Page 74 in pattern recognition and machine learning (free) says
... we see that as the number of observations increases, so the posterior distribution becomes more sharply peaked ... we can take a frequentist view of Bayesian learning and show that, on average, such a property does indeed hold. Consider a general Bayesian inference problem for a parameter θ for which we have observed a data set D, described by the joint distribution p(θ,D). The following result says that the posterior mean of θ, averaged over the distribution generating the data, is equal to the prior mean of θ.
Where does equation 2.21 come from?
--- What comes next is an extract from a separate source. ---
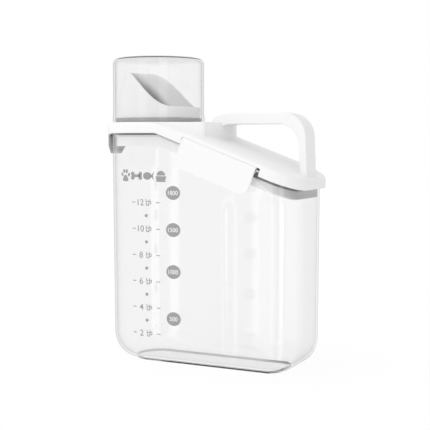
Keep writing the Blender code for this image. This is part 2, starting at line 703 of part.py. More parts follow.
def make_end_latch():
    """A tab that follows the half-round end, with bevelled lower corners."""
    span = END_LATCH_HALF - END_LATCH_TOE
    stations = [-END_LATCH_HALF + i * span / 3 for i in range(4)]
    stations += [-END_LATCH_TOE + i * END_LATCH_TOE / 4 for i in range(1, 9)]
    stations += [END_LATCH_TOE + i * span / 3 for i in range(1, 4)]
    columns = []
    for y in stations:
        over = max(abs(y) - END_LATCH_TOE, 0.0) / span
        bottom = END_LATCH_BOTTOM + (END_LATCH_BEVEL_Z - END_LATCH_BOTTOM) * over
        columns.append(end_plate_column(y, END_LATCH_TOP, bottom))
    latch = loft("end_latch", columns, grey_silicone())
    tongue = [end_plate_column(-END_BARREL_HALF + i * END_BARREL_HALF / 3, END_BARREL_Z,
                               END_TONGUE_LOW)
              for i in range(7)]
    combine(latch, loft("end_latch_tongue", tongue), "UNION")
    ends = [(END_BARREL_X, side * END_BARREL_HALF, END_BARREL_Z) for side in (-1, 1)]
    combine(latch, rod("end_latch_barrel", *ends, END_BARREL_RADIUS), "UNION")
    bridge = box("end_latch_bridge",
                 (END_BRIDGE_OUT, -END_BARREL_HALF, END_BARREL_Z - END_BRIDGE_HALF),
                 (END_BARREL_X, END_BARREL_HALF, END_BARREL_Z + END_BRIDGE_HALF))
    combine(latch, bridge, "UNION")
    hook = box("end_latch_hook", (END_HOOK_ROOT, -END_HOOK_HALF, END_HOOK_Z[0]),
               (END_LUG_OUT - GAP, END_HOOK_HALF, END_HOOK_Z[1]))
    combine(latch, hook, "UNION")
    longer = [(x, y * 1.2, z) for x, y, z in ends]
    combine(latch, rod("end_latch_bore", *longer, END_PIN_RADIUS + GAP), "DIFFERENCE")
    set_origin(latch, (END_BARREL_X, 0.0, END_BARREL_Z))
    reach = END_BARREL_HALF + END_EAR - BLIND_END
    rod("end_latch_pin", (END_BARREL_X, -reach, END_BARREL_Z), (END_BARREL_X, reach, END_BARREL_Z),
        END_PIN_RADIUS, steel())
    return latch


def main():
    for old in list(bpy.data.objects):
        bpy.data.objects.remove(old, do_unlink=True)
    make_tub()
    make_lid()
    make_plug()
    make_gasket()
    make_spout()
    make_cup_seal()
    make_cup()
    make_handle()
    make_side_latch("front_latch", -1)
    make_side_latch("rear_latch", 1)
    make_end_latch()


main()
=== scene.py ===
"""Looks of the pet food bin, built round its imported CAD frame. Metres, +Z up.

The clear tub, the sloping white lid with its spout, cup, handle and latches are remade as fine
meshes in the places that the CAD nodes give, and the wall's printed scale is added."""
import json
from math import asin, atan2, copysign, cos, pi, radians, sin, sqrt, tan

import bmesh
import bpy
from mathutils import Matrix, Vector


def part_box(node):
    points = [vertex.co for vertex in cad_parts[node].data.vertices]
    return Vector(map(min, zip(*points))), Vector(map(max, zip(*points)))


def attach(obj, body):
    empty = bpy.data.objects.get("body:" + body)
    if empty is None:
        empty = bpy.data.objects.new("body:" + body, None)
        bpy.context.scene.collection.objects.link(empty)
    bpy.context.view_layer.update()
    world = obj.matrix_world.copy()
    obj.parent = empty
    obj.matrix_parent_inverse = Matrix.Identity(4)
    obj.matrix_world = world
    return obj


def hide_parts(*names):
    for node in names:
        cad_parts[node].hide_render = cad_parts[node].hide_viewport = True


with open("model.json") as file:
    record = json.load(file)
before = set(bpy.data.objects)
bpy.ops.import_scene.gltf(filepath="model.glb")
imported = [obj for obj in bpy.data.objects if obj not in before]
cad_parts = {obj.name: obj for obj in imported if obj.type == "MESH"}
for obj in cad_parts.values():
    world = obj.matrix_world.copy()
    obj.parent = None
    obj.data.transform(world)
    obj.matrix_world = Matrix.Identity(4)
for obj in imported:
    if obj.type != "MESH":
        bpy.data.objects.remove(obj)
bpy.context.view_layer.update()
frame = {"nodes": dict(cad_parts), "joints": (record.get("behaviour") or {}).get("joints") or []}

# -------- sizes from the frame

HINGES = {joint["name"]: joint for joint in frame["joints"]}
LID_LOW, LID_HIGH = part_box("lid_shell")
TUB_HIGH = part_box("bin_body")[1]
CUP_LOW, CUP_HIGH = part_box("measuring_cup")
LID_END = LID_HIGH.x
HALF_WIDTH = LID_HIGH.y
CUP_X = (CUP_LOW.x + CUP_HIGH.x) / 2
SLOPE_AXIS = HINGES["rear_latch_hinge"]["axis"]
SLOPE = atan2(-SLOPE_AXIS[2], SLOPE_AXIS[0])
TUB_ABOVE_RIM = 0.0055
RIM_Z = TUB_HIGH.z - TUB_ABOVE_RIM
EDGE = 0.0003
# The lid is level up to the bend, and slopes down from there to the handle end.
BEND_X = LID_END - EDGE - (RIM_Z - LID_LOW.z) / tan(SLOPE)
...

Why is left side equal to right side?

This is basically a useful formula in calculating expectations.
$$\mathbb{E}_\theta[\theta]=\int_{\Theta}{\theta f_\Theta(\theta)d\theta}=\int_{\Theta}{\theta\left[\int_{\mathcal{D}}{f_{\Theta,\mathcal{D}}(\theta,x)dx}\right]d\theta}$$
$$=\int_{\mathcal{D}}{\left[\int_\Theta{\theta f_{\Theta,\mathcal{D}}(\theta,x)d\theta}\right]dx}=\int_{\mathcal{D}}{\mathbb{E}_\theta[\theta\mid\mathcal{D}]dx}=\mathbb{E}_\mathcal{D}[\mathbb{E}_\theta[\theta\mid\mathcal{D}]].$$
The integrals may not be so strict, but I think the ideas are the same.